→ Requirement
Reproduce all of the data exactly, with no line skipped.

→ Data excerpt

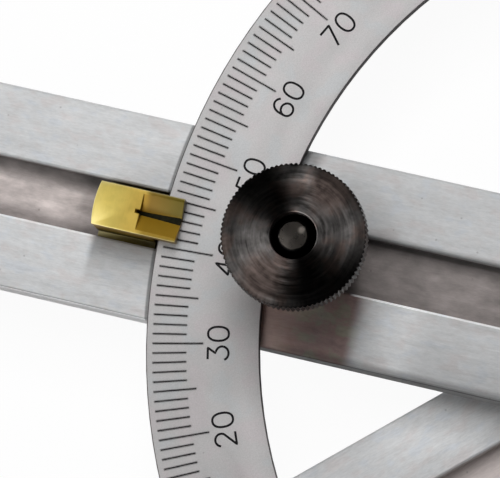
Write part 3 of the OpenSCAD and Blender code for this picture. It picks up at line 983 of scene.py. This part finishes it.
def settled(piece: Piece, smooth: float = 30.0) -> Piece:
    """Applies an object's place to its mesh and smooths it by angle.

    Args:
        piece: finished piece.
        smooth: edges sharper than this stay sharp, in degrees.

    Returns:
        The same piece.
    """
    only(piece)
    bpy.ops.object.transform_apply(location=True, rotation=True, scale=True)
    bpy.ops.object.shade_smooth_by_angle(angle=math.radians(smooth))
    return piece


def with_modifier(piece: Piece, kind: str, **settings: object) -> None:
    """Adds a modifier to an object and applies it.

    Args:
        piece: object to change.
        kind: modifier type.
        settings: attributes of the modifier.
    """
    only(piece)
    modifier = piece.modifiers.new(kind.title(), kind)
    for key, value in settings.items():
        setattr(modifier, key, value)
    bpy.ops.object.modifier_apply(modifier=modifier.name)


def turned(name: str, profile: list[Point], axis: Vector, steps: int) -> Piece:
    """Turns a profile round an upright axis, as on a lathe.

    Args:
        name: name of the piece.
        profile: radius and height of each point, in metres.
        axis: a point on the axis.
        steps: segments round the axis.

    Returns:
        The closed piece.
    """
    piece = started(name, bpy.ops.mesh.primitive_plane_add, size=MM)
    with editing(piece):
        bpy.ops.mesh.merge(type="CENTER")
        radius, height = profile[0]
        bpy.ops.transform.translate(value=(axis.x + radius, axis.y, height))
        for (near_r, near_z), (far_r, far_z) in zip(profile, profile[1:]):
            move = {"value": (far_r - near_r, 0, far_z - near_z)}
            bpy.ops.mesh.extrude_vertices_move(TRANSFORM_OT_translate=move)
        bpy.ops.mesh.select_all(action="SELECT")
        bpy.ops.mesh.spin(steps=steps, angle=math.tau, center=(axis.x, axis.y, 0), axis=(0, 0, 1))
        bpy.ops.mesh.select_all(action="SELECT")
        bpy.ops.mesh.remove_doubles(threshold=MERGE)
        bpy.ops.mesh.normals_make_consistent(inside=False)
    return piece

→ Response
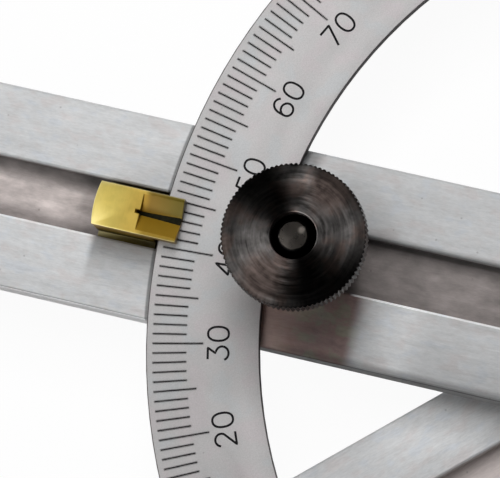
Write part 3 of the OpenSCAD and Blender code for this picture. It picks up at line 983 of scene.py. This part finishes it.
def settled(piece: Piece, smooth: float = 30.0) -> Piece:
    """Applies an object's place to its mesh and smooths it by angle.

    Args:
        piece: finished piece.
        smooth: edges sharper than this stay sharp, in degrees.

    Returns:
        The same piece.
    """
    only(piece)
    bpy.ops.object.transform_apply(location=True, rotation=True, scale=True)
    bpy.ops.object.shade_smooth_by_angle(angle=math.radians(smooth))
    return piece


def with_modifier(piece: Piece, kind: str, **settings: object) -> None:
    """Adds a modifier to an object and applies it.

    Args:
        piece: object to change.
        kind: modifier type.
        settings: attributes of the modifier.
    """
    only(piece)
    modifier = piece.modifiers.new(kind.title(), kind)
    for key, value in settings.items():
        setattr(modifier, key, value)
    bpy.ops.object.modifier_apply(modifier=modifier.name)


def turned(name: str, profile: list[Point], axis: Vector, steps: int) -> Piece:
    """Turns a profile round an upright axis, as on a lathe.

    Args:
        name: name of the piece.
        profile: radius and height of each point, in metres.
        axis: a point on the axis.
        steps: segments round the axis.

    Returns:
        The closed piece.
    """
    piece = started(name, bpy.ops.mesh.primitive_plane_add, size=MM)
    with editing(piece):
        bpy.ops.mesh.merge(type="CENTER")
        radius, height = profile[0]
        bpy.ops.transform.translate(value=(axis.x + radius, axis.y, height))
        for (near_r, near_z), (far_r, far_z) in zip(profile, profile[1:]):
            move = {"value": (far_r - near_r, 0, far_z - near_z)}
            bpy.ops.mesh.extrude_vertices_move(TRANSFORM_OT_translate=move)
        bpy.ops.mesh.select_all(action="SELECT")
        bpy.ops.mesh.spin(steps=steps, angle=math.tau, center=(axis.x, axis.y, 0), axis=(0, 0, 1))
        bpy.ops.mesh.select_all(action="SELECT")
        bpy.ops.mesh.remove_doubles(threshold=MERGE)
        bpy.ops.mesh.normals_make_consistent(inside=False)
    return piece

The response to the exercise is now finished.